Apr 16, 2009

Chechen Republic of Ichkeria: Russia ‘Ends Chechnya Operation’

Active ImageRussia has ended its decade-long "counter-terrorism operation" against separatist rebels in the southern republic of Chechnya, officials say.
Below is an article published by: BBC News

Russia has ended its decade-long "counter-terrorism operation" […] in the southern republic of Chechnya, officials say.

The move aimed "to create conditions to further normalise the situation", the National Anti-terrorist Committee said.

Russian forces have fought two wars in the mainly Muslim republic since 1994.

Moscow says Chechnya has stabilised under its pro-Kremlin President, Ramzan Kadyrov, but human rights groups accuse his militias of widespread abuses.

"We received the news about cancelling the counter-terrorism operation with great satisfaction," Mr Kadyrov told Russia's Interfax news agency on Thursday [16 April 2009].

"The leadership of Russia has officially confirmed the fact that the nest of terrorism has been crushed, that illegal armed groups have been neutralised, and militant leaders on whose conscience lay the grief and suffering of thousands of people have been destroyed, detained and brought to court."

"Now the Chechen Republic... is a peaceful, developing territory, and cancelling the counter-terrorism operation will only promote economic growth in the republic," he added.

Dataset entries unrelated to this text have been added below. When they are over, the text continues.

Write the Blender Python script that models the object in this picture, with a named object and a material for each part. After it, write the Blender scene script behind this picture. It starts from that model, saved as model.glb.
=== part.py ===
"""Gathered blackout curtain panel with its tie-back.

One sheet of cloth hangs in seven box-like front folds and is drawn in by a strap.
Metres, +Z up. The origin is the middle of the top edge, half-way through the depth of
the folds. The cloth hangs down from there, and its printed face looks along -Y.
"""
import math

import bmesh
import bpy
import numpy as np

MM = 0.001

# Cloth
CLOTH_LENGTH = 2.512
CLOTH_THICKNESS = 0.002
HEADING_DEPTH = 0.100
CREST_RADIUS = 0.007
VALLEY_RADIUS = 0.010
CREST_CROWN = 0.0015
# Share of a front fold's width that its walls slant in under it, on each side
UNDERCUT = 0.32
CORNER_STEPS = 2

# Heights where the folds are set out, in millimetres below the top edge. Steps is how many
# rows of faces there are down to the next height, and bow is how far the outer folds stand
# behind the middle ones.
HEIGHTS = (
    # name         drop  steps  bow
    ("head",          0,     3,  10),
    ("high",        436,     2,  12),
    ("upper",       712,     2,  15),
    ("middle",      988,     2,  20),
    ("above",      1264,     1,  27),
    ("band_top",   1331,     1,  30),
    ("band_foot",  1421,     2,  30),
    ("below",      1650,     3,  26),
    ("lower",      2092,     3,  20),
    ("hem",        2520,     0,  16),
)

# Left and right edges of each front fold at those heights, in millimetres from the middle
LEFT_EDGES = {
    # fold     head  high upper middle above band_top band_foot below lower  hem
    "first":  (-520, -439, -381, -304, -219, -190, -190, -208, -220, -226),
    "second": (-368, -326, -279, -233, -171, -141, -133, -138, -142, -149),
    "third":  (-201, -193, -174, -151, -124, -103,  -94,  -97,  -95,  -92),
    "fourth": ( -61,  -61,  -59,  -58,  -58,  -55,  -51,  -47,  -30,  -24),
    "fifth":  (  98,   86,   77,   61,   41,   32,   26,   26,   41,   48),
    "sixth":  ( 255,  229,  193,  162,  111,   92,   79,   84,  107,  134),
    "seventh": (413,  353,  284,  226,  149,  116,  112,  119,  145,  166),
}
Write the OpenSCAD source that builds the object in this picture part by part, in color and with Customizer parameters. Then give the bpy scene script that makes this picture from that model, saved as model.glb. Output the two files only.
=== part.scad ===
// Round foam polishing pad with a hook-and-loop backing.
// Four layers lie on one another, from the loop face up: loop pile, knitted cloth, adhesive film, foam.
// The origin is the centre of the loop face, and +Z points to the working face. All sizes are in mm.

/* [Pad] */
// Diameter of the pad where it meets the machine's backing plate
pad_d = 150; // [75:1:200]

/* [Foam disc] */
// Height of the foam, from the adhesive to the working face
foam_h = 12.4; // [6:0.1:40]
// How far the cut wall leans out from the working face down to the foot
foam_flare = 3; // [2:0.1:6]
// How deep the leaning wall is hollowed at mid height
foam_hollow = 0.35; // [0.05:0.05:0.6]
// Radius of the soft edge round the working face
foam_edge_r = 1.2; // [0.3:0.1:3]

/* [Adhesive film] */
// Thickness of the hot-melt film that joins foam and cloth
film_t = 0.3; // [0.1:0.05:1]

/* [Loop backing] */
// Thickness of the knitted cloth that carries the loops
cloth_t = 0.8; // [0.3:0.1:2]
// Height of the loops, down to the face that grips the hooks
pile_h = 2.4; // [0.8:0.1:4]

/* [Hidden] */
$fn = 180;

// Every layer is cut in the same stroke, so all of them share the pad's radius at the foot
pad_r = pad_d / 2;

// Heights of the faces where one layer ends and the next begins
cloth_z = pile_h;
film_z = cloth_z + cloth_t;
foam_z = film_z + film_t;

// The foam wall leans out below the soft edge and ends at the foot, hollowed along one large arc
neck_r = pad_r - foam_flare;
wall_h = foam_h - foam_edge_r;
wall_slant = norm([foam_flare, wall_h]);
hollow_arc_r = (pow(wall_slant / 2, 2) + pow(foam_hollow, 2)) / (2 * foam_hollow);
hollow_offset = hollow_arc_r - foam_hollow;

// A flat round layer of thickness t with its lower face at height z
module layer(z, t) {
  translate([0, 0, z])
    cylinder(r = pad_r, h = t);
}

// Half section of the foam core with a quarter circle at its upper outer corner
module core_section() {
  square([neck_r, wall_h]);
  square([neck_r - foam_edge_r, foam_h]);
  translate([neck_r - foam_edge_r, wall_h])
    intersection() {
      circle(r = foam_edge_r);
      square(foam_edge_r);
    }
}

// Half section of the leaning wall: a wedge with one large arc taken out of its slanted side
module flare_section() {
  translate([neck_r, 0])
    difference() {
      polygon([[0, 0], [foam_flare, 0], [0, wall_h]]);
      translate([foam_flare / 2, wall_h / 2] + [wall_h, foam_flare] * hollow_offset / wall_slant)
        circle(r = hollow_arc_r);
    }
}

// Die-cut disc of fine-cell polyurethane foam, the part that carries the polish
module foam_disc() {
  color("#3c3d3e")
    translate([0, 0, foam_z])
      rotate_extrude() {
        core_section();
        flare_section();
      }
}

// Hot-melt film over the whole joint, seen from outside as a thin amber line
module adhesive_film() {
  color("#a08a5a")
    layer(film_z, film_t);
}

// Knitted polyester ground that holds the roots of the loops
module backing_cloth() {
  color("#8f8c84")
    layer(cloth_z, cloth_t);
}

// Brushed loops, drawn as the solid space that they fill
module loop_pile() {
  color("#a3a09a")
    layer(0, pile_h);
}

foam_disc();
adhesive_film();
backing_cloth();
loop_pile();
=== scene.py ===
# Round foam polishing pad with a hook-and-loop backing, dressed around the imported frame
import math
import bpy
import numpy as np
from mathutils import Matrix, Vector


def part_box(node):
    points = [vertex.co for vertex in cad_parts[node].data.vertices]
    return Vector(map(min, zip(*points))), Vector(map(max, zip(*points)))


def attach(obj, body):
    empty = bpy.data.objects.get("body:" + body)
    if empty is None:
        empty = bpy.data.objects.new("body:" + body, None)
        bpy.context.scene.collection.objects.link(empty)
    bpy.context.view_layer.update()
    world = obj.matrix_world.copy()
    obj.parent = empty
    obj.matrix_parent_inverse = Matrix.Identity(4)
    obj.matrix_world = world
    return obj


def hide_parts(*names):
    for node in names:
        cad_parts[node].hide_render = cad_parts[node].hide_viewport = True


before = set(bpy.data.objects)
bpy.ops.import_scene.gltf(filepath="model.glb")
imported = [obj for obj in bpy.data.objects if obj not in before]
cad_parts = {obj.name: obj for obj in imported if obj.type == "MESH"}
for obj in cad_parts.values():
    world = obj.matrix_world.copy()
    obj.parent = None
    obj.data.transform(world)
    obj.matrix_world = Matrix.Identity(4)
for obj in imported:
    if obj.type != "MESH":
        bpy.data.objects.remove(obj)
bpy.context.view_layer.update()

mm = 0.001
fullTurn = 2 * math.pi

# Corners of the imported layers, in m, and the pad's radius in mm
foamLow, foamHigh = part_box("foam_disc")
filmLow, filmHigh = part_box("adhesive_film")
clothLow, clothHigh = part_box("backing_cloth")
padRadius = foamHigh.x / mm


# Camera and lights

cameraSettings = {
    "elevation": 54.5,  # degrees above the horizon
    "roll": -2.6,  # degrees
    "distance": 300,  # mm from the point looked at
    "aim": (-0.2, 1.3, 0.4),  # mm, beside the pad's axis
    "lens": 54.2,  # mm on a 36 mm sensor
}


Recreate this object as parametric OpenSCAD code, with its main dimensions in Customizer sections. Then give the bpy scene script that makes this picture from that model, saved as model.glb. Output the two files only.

Sporadic clashes persist in Chechnya, however, and violence continues in the neighbouring regions of Dagestan and Ingushetia.

Correspondents say Mr Kadyrov rules over Chechnya by fear. Human rights groups have documented allegations of kidnappings, torture and murder of the president's opponents.

Mr Kadyrov has dismissed such claims and denied any involvement.

Troop levels

In a statement on Thursday [16 April 2009], Russia's National Anti-terrorist Committee said it had "cancelled the decree imposing an anti-terror operation on the territory of Chechnya, effective from midnight [2000 GMT on Wednesday 15 April 2009]".

"This decision aims to create conditions to further normalise the situation in the region, to restore and develop its economic and social infrastructure," it said.

The BBC's Richard Galpin in Moscow says the announcement is a moment of great symbolism, but that in fact relative stability was established some time ago.


President Dmitry Medvedev ordered the end of the counter-terrorism operation after announcing last month [March 2009] that he believed the region was now stable enough to ease security restrictions.

These include curfews, road blocks, periodic searches by the security forces for suspected Islamist fighters, and relaxed detention rules.
"We must create new possibilities for investment and employment," Mr Medvedev said in a broadcast on state television in March [2009].

Our correspondent says it is not clear how many Russian forces will still remain in Chechnya.

A source in the Russian interior ministry has said 5,000 of its troops would gradually pull out, but it is not yet clear how many regular soldiers will do the same, he adds.

War-ravaged republic

Chechnya declared independence from Russia in 1991.

Three years later the Kremlin sent in troops to restore its authority, sparking the first Chechen war, which ended in humiliating defeat for Russian forces in 1996.

In 1999, Prime Minister Vladimir Putin sent Russian troops back in, launching the "counter-terrorism operation" that has now been ended after 10 years.

The Kremlin pounded the rebels and gradually managed to persuade several powerful clan leaders to defect.

They included Akhmad Kadyrov, a senior Chechen religious leader, who later was elected president and declared his loyalty to Moscow.
He was killed in a bomb blast in October 2003, but was eventually followed by his son, Ramzan.